Bradley's bill was a follow-up to a bill that passed--and was signed by Napolitano--that required insurance companies to cover autism treatment.

Given that the new law will require more behavioral analysts to work with the kids who now have coverage, Bradley sought to create a licensing program for them. As the bill got amended in the process, it also created an oversight board.

That was a deal-breaker for Napolitano, who has called for the state to have fewer oversight boards.

Bradley says he's hopeful that he can resurrect the bill before the end of the session.

"It's never over until it's over," he says. And judging from the pace of the budget negotiations, it may never be over.

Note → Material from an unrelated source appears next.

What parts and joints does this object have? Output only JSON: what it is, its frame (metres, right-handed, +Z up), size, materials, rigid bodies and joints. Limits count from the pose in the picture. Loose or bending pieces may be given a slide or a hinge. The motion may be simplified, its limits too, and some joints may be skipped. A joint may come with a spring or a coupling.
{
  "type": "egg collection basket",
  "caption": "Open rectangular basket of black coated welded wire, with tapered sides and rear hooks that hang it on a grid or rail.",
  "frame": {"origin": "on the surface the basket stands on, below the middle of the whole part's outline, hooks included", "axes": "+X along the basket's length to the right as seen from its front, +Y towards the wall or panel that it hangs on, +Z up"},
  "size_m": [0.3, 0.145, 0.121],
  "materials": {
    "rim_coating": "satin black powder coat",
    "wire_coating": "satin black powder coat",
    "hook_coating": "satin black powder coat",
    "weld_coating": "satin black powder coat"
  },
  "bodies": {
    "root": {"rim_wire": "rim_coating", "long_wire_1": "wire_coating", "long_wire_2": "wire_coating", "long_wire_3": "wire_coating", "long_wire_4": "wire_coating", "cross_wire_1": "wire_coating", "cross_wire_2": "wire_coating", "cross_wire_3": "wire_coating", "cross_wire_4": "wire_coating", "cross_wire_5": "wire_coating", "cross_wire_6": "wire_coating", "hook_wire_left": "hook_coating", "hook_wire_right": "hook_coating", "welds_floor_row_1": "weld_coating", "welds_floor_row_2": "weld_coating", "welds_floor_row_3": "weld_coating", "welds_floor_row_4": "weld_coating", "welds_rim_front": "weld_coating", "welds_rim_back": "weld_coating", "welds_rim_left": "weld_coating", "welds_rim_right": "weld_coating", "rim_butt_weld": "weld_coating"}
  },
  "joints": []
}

SCRAMBLEWATCH '08: BREAKING UP IS HARD TO DO

John Kromko's decision to take on state Reps. Phil Lopes and Olivia Cajero-Bedford in the Legislative District 27 Democratic primary means the wily ol' lawmaker has had to split with the Pima County Green Party.

Last year, when he flirted with a mayoral run on the Green ticket, Kromko changed his party registration, much to the delight of Green Party activists.

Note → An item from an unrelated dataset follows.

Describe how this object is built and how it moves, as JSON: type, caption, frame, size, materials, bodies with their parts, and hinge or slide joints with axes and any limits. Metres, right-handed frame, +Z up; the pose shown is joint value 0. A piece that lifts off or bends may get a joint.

Dave Ewoldt, a member of the Greens' steering committee who was running Dave Croteau's mayoral campaign, sent out a dispatch in which he quoted himself as saying: "Kromko's decision to go Green provides a shining example not just for other Democrats, but for Republicans and independents as well."

But as special as the moment was for Ewoldt, it appears to have been nothing but a fling to Kromko, who has apparently realized the downside of running as a Green: You don't win elections.